Mendengar cerita Yundri tentang proses melahirkan Pinky Pig sambil menyaksikannya menyusui anak-anaknya membuat saya agak sedikit menyesal karena tidak pulang lebih awal. Di sisi lain sebenarnya mendengar kehebatan Pinky Pig melahirkan kedelapan anaknya tanpa bantuan—dengan sebelumnya menyiapkan sendiri area persalinan dan menyaksikan langsung kepedulian Pinky Pig pada anak-anaknya membuat saya jadi terharu.

Berlebihan? Hm, nggak ah!

Mungkin rasa haru saya bertambah karena saya tidak memprediksi bahwa Pinky Pig “sebaik” itu. Selama ini Pinky Pig terlihat malas dan keberadaannya merisaukan saya. Maksudnya merisaukan saya jika sedang tidur.

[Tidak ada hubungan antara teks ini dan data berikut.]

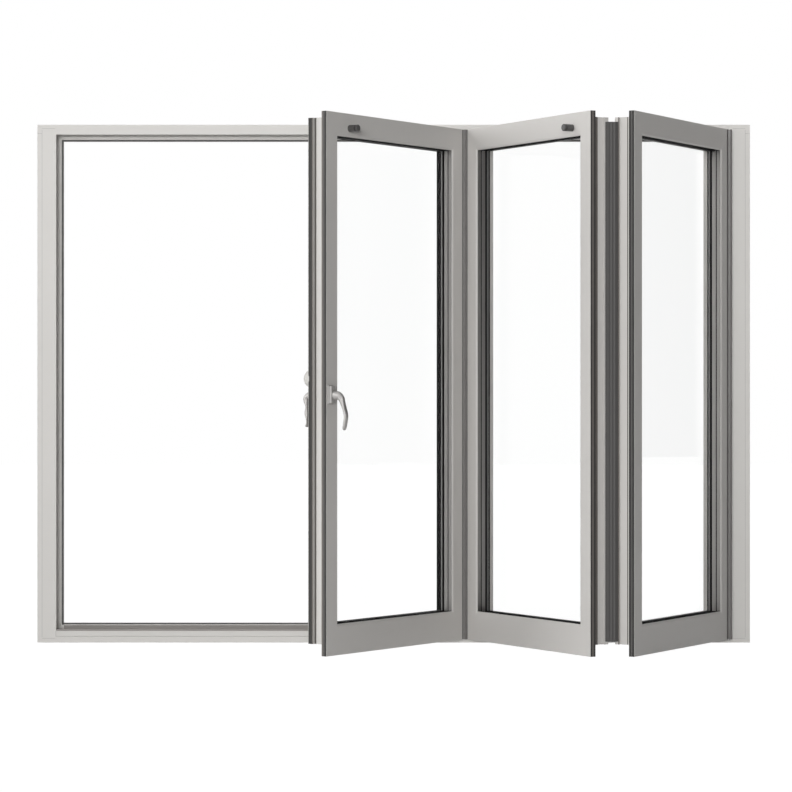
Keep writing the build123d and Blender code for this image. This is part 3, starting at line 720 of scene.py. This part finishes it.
class FOLDING_DOOR_OT_edge_seals(bpy.types.Operator):
    """Makes the dark ribbed seals and their carriers on the leaves' near edges; the lighter greys
    of some seal bands are painted sheen.
    """

    bl_idname = "folding_door.edge_seals"
    bl_label = "Edge seals"

    def execute(self, context):
        film = context.scene.folding_door_pieces.edge_film
        height = (FLANGE_BOTTOM, FLANGE_TOP)
        body = (FLANGE_BOTTOM + BOTTOM_LAP, FLANGE_TOP - TOP_LAP)
        band = (FLANGE_DEPTH - SEAL_MARGIN) / 3
        for leaf, finishes, carrier_end in EDGE_SEALS:
            for index, finish in enumerate(finishes):
                shape = bmesh.new()
                foot = SEAL_MARGIN + index * band
                edge_profile(shape, leaf, ribbed_outline(0, foot, foot + band, 1, film), height)
                shaped_piece(f"{leaf.name}_edge_seal_{index + 1}", shape, finish)
            shape = bmesh.new()
            edge_profile(shape, leaf, [(STILE_LAP, FLANGE_DEPTH), (CARRIER_LAP, FLANGE_DEPTH),
                                       (CARRIER_LAP, FLANGE_DEPTH + CARRIER_LIP),
                                       (STILE_LAP - 3 * film, carrier_end - BEVEL),
                                       (STILE_LAP, carrier_end)], body)
            if leaf is END:
                # Dark strips on the end leaf's edge, one of them painted shadow at the rear leg's
                # root
                for base, start, stop in END_STRIPS:
                    edge_profile(shape, leaf, flat_strip(base, start, stop, film), body)
            shaped_piece(f"{leaf.name}_seal_carrier", shape, "carrier")
        self.lock_edge(film, body)
        return {"FINISHED"}

    def lock_edge(self, film, body):
        """The lock stile's strips: a brownish one in its groove and at its rear leg's root, which
        is painted shade, and a dark one at the rear.
        """
        floor = STILE_LAP + LOCK_GROOVE_DEPTH
        groove = LOCK_GROOVE + LOCK_LIP
        shape = bmesh.new()
        edge_profile(shape, TRAFFIC, ribbed_outline(floor, groove, LEG_START, 2, LOCK_RIB), body)
        edge_profile(shape, TRAFFIC, ribbed_outline(LEG_LAP, LEG_START, REAR_SEAL[0], 1, film),
                     body)
        # Brown ribs and strip: painted shade in the groove and at the leg's root
        shaped_piece("traffic_leaf_lock_strip", shape, "carrier")
        shape = bmesh.new()
        edge_profile(shape, TRAFFIC, ribbed_outline(LEG_LAP, *REAR_SEAL, 2, film), body)
        shaped_piece("traffic_leaf_rear_seal", shape, "edge")
        shape = bmesh.new()
        edge_profile(shape, TRAFFIC, [(STILE_LAP, LOCK_GROOVE), (STILE_LAP, groove - BEVEL),
                                      (STILE_LAP + BEVEL, groove), (floor, groove),
                                      (floor, LOCK_GROOVE)], body)
        lip = LEG_LAP + REAR_LIP_WIDTH
        edge_profile(shape, TRAFFIC, [(LEG_LAP, LEAF_DEPTH), (LEG_LAP, REAR_SEAL[1]),
                                      (LEG_LAP + REAR_BEVEL, REAR_LIP_END),
                                      (lip - BEVEL, REAR_LIP_END), (lip, LEAF_DEPTH)], body)
        shaped_piece("traffic_leaf_edge_lips", shape, "leaf")


class FOLDING_DOOR_OT_threshold(bpy.types.Operator):
    """Makes the darker film on the sill's top and upstand, which is painted shade, and the ribs in
    the frame's reveal.
    """

    bl_idname = "folding_door.threshold"
    bl_label = "Threshold"

    def execute(self, context):
        for name, boxes, finish in (("threshold_cover", SILL_SHADE_BOXES, "threshold"),
                                    ("reveal_ribs", RIB_BOXES, "frame")):
            shape = bmesh.new()
            add_boxes(shape, boxes)
            shaped_piece(name, shape, finish)
        return {"FINISHED"}


class FOLDING_DOOR_OT_reveal_trims(bpy.types.Operator):
    """Makes the dark trims on the inside faces of the leaves' openings; the black on their top and
    bottom faces, in their groove and at the traffic leaf's rear is painted shade.
    """

    bl_idname = "folding_door.reveal_trims"
    bl_label = "Reveal trims"

    def execute(self, context):
        for leaf in LEAVES:
            for part, sides, finish, slot in (
                    ("trim", UPRIGHT_SIDES, "trim", "leaf_aluminium"),
                    # The top and bottom bands and the groove fill are black: painted shade
                    ("seal", LEVEL_SIDES, "gasket", "glazing_gasket")):
                shape = bmesh.new()
                for band in TRIM_BANDS:
                    leaf_ring(shape, leaf, STILE_FACE, TRIM_FILM, band, SIGHT_BOTTOM, SIGHT_TOP,
                              sides)
                if part == "seal":
                    leaf_ring(shape, leaf, STILE_FACE - GROOVE_SHADE_FILL, GROOVE_SHADE_FILL, GROOVE_SHADE_BAND,
                              SIGHT_BOTTOM - GROOVE_SHADE_FILL, SIGHT_TOP + GROOVE_SHADE_FILL)
                shaped_piece(f"{leaf.name}_reveal_{part}", shape, finish)
        # On the traffic leaf alone the rear of the opening's inside face is black: painted shade
        shape = bmesh.new()
        leaf_ring(shape, TRAFFIC, STILE_FACE, 3 * TRIM_FILM, (BEAD_PLACE, LEAF_DEPTH - BEAD_BEVEL),
                  SIGHT_BOTTOM, SIGHT_TOP)
        shaped_piece("traffic_leaf_rear_trim", shape, "gasket")
        return {"FINISHED"}


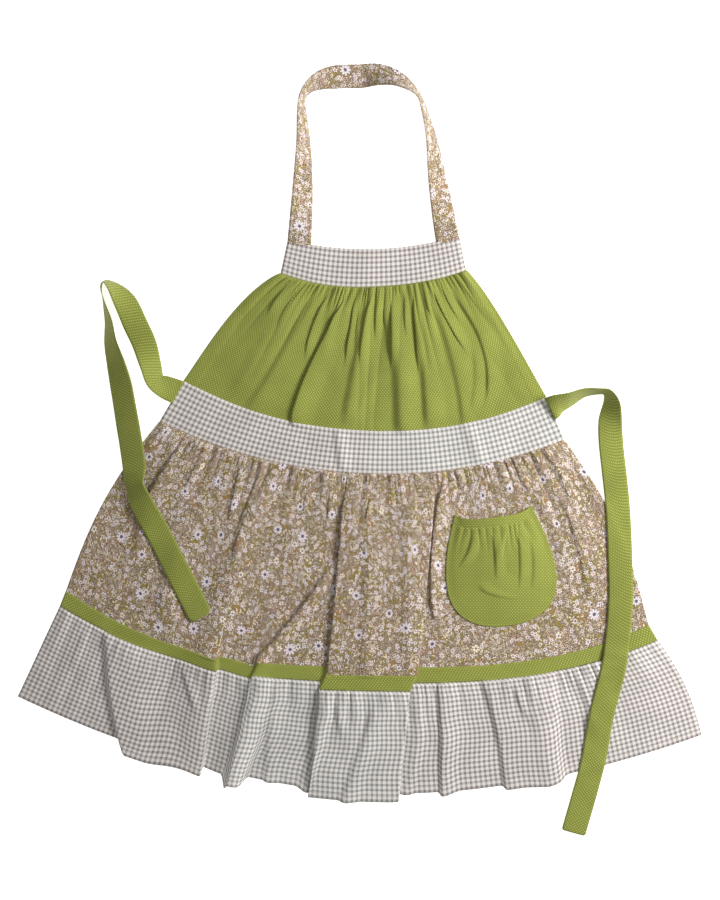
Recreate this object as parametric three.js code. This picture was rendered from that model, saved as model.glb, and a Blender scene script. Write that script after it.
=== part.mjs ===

Nyatanya di balik itu semua, Pinky Pig seperti Ibu pada umumnya yang peduli dengan anak-anaknya. Tidak heran jika hari-hari kemudian saya sering melihat Pinky Pig galak ke anjing dan ayam di rumah yang berusaha menggoda anak-anaknya.Ya, satu lagi pembelajaran saya dapat di Rote. Kali ini saya belajar dari seekor babi bernama Pinky Pig.

Mungkin Mama-Mama yang (belakangan di berita) suka jahat sama anak-anaknya bahkan sampai membunuh mereka, harus banget belajar dari si Pinky Pig: Babi Pink yang sayang anak.